Yay! Another chapter. Let's get started.

First impressions...

This is my favorite chapter so far (even though I've only reviewed the prologue and chapter 1 xD). The introduction to the cave was seamless, as was the flashback.

When I was reading this I felt...

Sad, for some reason. There was a lot of information you provided in this chapter: Reggie killed someone close to him and Sia, which was probably traumatic to both of them. And then... there was my favorite part-- the flashback. It tugged at my heart strings!

My favorite line/quote is...

The flashback was my favorite because you gave the reader an idea of how Carla and her father used to be close.

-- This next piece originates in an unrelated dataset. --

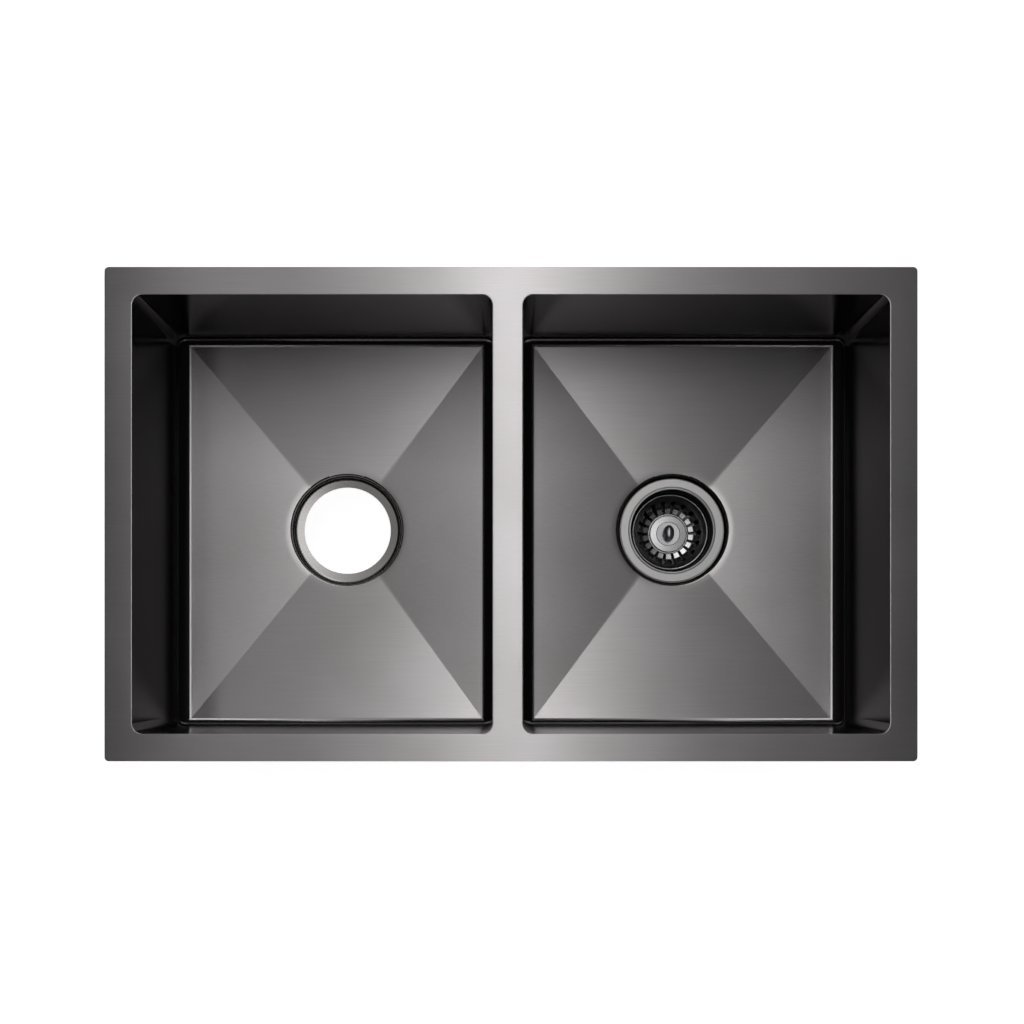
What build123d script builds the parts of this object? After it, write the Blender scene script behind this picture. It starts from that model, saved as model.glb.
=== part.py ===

I wonder what happened?

Also, the language you used during the flashback, I could totally see the scene in my head, and the dialogue was written perfectly.

Some things that could be improved are...

Once again, a ton of grammar mistakes, but they weren't major. Just some missed commas. Otherwise, this chapter was flawless! You're writing style, content... everything was on point! Lovely job.

Overall...

This was a great addition to Diamonds in the Rough! Now I understand why you chose this title xd. Have a great rest of your day and I can't wait to read the next chapter!

With Love,
Leya




NadyaStatham says...


Thanks for the advice Leya. Your reviews are appreciated!




The same boiling water that softens the potato hardens the egg. It's about what you're made of, not the circumstances.